*PROBLEM*.
Look through the data below and extract, unchanged, the lines from the one that contains "Write the OpenSCAD" to the one that contains "angles in degrees.", both included.

*TASK INPUT*.
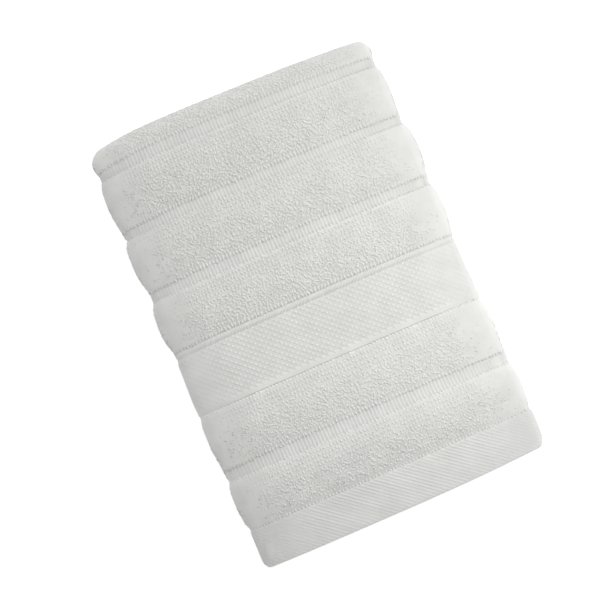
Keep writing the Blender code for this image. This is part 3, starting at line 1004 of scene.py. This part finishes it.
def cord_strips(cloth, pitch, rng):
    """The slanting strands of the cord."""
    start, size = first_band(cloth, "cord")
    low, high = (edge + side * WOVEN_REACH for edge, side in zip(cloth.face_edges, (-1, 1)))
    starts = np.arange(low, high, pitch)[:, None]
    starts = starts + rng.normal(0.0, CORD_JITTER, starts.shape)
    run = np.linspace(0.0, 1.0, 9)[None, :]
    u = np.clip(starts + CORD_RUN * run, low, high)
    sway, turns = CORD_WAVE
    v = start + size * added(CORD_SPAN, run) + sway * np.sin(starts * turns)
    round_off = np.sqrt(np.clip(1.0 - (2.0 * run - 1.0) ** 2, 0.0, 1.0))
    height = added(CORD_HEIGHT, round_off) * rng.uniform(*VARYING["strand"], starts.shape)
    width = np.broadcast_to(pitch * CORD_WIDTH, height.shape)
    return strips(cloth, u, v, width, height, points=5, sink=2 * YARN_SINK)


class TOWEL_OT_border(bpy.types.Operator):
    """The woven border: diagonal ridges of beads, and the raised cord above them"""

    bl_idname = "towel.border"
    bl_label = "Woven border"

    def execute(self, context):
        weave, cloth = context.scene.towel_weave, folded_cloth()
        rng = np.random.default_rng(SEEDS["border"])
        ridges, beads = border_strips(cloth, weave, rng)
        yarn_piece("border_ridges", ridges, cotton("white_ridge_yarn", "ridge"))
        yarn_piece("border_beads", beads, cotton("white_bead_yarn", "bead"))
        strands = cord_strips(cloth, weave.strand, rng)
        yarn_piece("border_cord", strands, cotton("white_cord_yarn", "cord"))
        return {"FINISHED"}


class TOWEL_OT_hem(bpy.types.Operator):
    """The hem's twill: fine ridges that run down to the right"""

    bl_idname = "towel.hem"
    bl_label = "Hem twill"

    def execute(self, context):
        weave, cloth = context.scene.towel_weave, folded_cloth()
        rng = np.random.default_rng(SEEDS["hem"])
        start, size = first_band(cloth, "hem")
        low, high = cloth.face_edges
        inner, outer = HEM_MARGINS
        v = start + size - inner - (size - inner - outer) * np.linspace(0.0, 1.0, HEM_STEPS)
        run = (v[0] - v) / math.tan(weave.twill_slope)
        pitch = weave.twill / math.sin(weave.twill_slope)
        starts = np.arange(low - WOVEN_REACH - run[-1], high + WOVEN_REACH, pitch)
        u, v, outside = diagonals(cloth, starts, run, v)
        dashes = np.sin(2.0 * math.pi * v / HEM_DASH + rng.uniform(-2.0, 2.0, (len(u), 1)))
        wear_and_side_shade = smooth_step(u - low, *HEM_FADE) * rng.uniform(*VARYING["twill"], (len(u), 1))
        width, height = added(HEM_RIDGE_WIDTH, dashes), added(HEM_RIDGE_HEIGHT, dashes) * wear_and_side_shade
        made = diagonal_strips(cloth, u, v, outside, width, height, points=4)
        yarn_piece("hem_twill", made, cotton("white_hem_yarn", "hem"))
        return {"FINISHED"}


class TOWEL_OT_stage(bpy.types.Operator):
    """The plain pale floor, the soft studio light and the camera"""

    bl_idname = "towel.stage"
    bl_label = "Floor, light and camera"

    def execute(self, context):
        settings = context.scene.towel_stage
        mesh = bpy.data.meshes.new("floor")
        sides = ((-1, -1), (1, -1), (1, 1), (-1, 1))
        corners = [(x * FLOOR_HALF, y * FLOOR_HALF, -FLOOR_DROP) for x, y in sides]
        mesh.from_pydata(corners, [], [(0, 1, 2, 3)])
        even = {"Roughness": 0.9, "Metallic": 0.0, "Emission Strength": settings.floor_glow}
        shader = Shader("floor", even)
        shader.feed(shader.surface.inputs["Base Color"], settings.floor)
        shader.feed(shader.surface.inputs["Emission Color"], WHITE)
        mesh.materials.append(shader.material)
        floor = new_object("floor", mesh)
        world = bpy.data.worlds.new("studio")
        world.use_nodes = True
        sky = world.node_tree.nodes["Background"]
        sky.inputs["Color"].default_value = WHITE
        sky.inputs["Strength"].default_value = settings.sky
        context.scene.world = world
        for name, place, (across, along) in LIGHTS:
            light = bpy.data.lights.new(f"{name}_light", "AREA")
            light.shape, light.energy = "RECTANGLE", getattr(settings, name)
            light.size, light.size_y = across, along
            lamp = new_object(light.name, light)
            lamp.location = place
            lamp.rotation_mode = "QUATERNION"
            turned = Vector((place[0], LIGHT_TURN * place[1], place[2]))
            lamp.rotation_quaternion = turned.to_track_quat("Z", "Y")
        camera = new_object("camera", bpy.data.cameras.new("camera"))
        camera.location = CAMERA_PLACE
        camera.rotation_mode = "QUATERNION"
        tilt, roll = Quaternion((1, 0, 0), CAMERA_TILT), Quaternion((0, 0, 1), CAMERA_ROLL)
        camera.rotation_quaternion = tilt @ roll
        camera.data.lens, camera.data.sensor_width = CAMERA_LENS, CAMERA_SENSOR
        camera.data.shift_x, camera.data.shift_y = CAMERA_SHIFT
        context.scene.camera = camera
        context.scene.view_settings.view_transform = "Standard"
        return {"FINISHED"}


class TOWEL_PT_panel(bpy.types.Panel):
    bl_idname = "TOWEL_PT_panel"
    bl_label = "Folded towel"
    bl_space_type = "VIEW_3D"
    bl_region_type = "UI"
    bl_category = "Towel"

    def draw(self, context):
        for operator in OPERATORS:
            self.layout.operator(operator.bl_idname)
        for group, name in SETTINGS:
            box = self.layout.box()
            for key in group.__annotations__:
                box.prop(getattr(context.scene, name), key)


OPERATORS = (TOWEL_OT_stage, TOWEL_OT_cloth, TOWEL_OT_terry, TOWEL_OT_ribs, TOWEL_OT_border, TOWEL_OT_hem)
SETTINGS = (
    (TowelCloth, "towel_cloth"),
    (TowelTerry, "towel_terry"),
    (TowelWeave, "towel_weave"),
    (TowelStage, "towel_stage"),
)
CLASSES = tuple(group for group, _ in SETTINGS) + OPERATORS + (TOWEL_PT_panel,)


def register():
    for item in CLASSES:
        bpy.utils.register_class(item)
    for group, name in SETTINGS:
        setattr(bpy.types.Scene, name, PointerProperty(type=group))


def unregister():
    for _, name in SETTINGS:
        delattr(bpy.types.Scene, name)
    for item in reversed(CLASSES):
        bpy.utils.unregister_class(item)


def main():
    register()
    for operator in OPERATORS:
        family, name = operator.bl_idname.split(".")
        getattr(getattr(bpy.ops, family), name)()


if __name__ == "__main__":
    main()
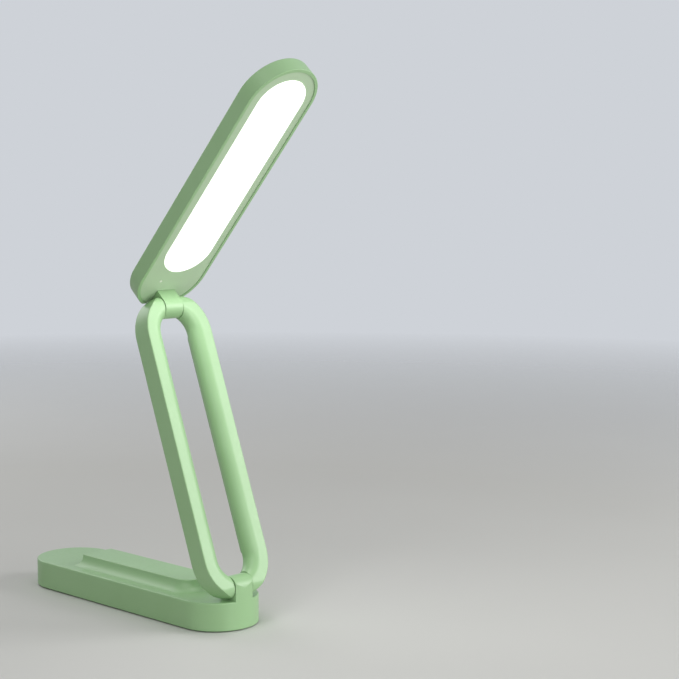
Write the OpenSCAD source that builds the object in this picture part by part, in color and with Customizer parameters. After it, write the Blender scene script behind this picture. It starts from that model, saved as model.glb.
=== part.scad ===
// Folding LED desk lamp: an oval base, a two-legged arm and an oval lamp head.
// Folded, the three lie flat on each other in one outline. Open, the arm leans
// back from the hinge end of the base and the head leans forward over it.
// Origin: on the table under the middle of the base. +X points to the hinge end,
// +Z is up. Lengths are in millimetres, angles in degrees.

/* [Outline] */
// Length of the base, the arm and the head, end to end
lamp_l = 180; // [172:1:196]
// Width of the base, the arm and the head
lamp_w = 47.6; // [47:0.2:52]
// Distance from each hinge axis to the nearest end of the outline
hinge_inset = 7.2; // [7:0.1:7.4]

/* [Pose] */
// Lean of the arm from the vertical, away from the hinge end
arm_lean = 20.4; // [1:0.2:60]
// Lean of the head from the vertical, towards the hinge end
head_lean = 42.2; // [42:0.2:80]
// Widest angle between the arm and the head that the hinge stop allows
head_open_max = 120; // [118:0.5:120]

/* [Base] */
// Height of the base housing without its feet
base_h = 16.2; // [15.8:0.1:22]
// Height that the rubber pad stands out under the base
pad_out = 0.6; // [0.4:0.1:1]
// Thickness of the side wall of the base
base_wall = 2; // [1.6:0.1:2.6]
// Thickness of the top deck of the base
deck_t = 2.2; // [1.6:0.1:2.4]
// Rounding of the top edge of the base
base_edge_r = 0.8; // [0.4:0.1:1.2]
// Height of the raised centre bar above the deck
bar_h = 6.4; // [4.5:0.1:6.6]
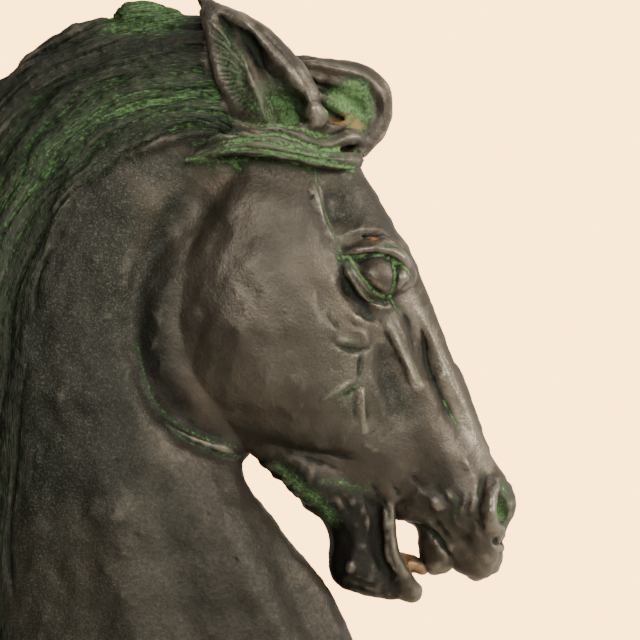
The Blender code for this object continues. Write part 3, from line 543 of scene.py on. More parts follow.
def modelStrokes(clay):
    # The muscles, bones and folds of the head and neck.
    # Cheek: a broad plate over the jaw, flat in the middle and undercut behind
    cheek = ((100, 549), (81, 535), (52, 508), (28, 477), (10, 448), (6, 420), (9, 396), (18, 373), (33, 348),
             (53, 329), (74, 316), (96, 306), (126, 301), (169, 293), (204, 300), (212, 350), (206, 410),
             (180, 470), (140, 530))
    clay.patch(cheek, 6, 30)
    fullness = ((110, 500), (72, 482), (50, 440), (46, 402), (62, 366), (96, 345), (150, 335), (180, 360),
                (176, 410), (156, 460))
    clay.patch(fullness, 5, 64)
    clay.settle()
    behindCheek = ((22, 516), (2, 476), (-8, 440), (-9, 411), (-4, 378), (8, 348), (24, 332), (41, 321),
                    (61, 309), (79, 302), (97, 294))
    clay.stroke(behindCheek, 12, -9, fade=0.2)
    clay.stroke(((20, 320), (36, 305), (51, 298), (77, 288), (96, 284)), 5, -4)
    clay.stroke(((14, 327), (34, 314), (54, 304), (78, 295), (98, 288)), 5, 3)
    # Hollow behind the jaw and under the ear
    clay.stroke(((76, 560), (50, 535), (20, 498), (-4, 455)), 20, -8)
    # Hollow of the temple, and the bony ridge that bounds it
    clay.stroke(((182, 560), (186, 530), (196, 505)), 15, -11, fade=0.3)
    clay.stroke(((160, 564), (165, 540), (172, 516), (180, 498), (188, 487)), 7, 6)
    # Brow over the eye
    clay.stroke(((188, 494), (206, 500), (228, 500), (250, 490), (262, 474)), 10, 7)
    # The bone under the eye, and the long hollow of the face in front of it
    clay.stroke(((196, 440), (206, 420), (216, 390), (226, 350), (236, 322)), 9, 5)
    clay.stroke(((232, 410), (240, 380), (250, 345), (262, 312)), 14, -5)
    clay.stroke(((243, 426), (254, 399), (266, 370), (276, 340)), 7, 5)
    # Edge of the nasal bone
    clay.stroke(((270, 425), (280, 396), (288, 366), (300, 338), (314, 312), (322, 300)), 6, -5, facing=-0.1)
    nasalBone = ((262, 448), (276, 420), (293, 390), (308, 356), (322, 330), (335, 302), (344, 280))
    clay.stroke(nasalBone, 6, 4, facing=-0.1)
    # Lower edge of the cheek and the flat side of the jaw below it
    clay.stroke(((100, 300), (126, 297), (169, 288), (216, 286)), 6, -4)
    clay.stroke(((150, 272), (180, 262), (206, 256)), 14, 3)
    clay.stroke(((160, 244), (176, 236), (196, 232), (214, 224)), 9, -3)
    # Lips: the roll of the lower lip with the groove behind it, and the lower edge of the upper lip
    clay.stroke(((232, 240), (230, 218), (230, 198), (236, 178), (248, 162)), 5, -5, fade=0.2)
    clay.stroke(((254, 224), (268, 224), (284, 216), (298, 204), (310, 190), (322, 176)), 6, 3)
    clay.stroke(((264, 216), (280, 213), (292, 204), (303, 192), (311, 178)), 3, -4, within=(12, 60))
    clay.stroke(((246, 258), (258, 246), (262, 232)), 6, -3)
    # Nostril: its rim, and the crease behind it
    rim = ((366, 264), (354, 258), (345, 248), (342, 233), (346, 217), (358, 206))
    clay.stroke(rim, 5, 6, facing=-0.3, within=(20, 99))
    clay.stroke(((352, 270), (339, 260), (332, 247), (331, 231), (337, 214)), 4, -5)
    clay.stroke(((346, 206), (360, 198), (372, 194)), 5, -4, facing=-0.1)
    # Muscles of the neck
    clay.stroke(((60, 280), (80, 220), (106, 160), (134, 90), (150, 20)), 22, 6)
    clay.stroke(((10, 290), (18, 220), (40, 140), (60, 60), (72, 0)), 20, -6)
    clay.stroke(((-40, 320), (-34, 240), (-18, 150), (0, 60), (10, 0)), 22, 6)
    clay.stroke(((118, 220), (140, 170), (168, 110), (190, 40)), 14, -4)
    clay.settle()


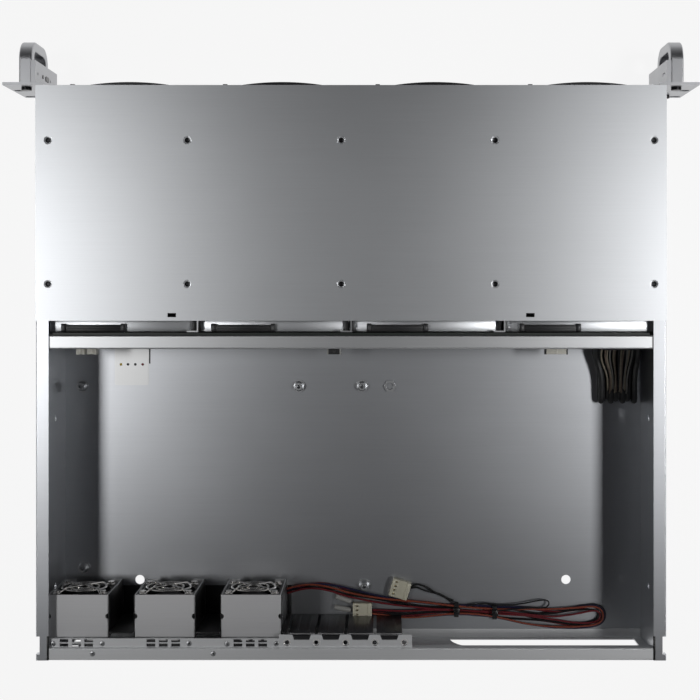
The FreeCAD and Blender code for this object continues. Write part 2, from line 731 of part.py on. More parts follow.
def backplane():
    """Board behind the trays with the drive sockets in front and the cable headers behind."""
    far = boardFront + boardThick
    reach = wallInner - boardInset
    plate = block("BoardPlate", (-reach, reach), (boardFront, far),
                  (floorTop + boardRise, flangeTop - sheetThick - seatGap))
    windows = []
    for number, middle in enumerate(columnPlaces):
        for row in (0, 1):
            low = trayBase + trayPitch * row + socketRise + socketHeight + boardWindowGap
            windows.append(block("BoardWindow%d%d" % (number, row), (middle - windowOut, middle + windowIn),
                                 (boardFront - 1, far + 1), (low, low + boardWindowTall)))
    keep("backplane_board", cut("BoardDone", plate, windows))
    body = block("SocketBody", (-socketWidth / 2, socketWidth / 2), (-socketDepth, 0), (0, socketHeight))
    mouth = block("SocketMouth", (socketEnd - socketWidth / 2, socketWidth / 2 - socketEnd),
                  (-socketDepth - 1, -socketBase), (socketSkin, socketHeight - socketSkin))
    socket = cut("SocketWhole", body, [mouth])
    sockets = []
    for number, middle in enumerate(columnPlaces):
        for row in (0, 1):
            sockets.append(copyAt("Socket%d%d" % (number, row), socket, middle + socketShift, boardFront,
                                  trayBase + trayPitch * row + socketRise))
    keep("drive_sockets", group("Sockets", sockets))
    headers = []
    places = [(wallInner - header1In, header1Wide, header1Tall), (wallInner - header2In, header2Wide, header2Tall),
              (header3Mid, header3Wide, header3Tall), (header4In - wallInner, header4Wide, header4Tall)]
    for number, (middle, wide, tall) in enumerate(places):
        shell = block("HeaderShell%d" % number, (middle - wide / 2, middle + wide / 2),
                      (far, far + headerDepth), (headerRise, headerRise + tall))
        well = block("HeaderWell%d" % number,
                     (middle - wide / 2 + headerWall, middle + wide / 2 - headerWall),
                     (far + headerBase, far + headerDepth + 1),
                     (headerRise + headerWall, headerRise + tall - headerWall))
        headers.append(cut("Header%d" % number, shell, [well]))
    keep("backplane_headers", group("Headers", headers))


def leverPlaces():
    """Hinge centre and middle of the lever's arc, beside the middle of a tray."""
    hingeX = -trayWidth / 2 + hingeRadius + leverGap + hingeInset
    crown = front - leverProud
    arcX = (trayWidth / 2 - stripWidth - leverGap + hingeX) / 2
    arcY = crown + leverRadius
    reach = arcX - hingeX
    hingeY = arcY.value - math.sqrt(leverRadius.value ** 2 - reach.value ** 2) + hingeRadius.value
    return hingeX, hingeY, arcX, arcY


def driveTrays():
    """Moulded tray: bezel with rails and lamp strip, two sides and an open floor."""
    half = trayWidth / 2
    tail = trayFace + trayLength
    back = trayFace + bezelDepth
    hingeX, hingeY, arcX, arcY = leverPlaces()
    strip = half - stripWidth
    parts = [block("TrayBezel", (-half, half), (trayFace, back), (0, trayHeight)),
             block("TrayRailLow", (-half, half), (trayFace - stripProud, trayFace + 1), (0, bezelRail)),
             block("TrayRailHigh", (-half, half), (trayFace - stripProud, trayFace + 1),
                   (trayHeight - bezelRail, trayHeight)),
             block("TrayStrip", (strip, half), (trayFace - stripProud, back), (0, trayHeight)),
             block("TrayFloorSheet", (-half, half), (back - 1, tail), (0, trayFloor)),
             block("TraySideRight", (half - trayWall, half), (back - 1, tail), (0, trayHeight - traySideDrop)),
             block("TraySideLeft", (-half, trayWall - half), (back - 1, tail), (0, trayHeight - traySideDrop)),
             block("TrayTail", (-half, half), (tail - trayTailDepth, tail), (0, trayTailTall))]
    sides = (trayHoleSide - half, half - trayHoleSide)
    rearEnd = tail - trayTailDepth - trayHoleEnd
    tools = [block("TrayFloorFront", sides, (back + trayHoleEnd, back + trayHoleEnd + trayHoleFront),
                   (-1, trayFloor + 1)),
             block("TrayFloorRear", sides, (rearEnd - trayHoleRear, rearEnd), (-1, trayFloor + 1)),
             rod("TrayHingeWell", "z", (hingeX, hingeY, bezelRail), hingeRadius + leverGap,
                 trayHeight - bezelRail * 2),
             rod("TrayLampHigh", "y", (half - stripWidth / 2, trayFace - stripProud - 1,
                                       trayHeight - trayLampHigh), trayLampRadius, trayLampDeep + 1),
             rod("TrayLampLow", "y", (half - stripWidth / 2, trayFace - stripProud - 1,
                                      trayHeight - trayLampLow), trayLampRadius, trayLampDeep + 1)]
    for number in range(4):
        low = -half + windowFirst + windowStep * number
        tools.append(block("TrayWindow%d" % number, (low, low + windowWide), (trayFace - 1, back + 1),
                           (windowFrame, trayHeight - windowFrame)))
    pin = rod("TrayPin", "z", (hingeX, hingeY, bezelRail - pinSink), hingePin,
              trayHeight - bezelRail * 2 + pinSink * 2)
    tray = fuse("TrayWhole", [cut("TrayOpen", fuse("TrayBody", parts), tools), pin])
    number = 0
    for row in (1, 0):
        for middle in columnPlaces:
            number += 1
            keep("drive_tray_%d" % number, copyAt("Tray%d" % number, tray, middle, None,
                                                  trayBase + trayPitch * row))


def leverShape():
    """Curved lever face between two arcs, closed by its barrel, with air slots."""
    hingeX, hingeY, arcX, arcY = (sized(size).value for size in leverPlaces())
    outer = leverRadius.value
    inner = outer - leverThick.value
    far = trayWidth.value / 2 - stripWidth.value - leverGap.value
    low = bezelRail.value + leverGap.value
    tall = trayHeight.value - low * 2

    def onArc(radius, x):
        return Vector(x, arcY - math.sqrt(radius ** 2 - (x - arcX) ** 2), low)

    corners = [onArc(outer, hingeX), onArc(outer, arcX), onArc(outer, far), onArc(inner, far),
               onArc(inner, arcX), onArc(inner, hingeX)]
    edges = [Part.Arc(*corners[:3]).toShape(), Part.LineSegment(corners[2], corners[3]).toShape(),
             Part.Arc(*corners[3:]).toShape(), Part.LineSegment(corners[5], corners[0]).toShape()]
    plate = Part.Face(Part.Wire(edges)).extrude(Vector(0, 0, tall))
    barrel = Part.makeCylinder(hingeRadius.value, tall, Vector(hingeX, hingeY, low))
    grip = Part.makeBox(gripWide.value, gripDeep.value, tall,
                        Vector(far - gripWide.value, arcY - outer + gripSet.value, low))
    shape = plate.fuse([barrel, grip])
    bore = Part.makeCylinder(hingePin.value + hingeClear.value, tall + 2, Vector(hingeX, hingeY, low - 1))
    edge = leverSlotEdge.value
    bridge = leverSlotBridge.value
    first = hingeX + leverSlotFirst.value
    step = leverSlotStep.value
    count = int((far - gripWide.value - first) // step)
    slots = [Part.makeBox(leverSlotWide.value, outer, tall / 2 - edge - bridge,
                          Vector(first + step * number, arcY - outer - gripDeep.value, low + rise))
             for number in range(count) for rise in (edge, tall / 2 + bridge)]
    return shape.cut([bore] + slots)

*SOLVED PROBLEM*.
Write the OpenSCAD source that builds the object in this picture part by part, in color and with Customizer parameters. After it, write the Blender scene script behind this picture. It starts from that model, saved as model.glb.
=== part.scad ===
// Folding LED desk lamp: an oval base, a two-legged arm and an oval lamp head.
// Folded, the three lie flat on each other in one outline. Open, the arm leans
// back from the hinge end of the base and the head leans forward over it.
// Origin: on the table under the middle of the base. +X points to the hinge end,
// +Z is up. Lengths are in millimetres, angles in degrees.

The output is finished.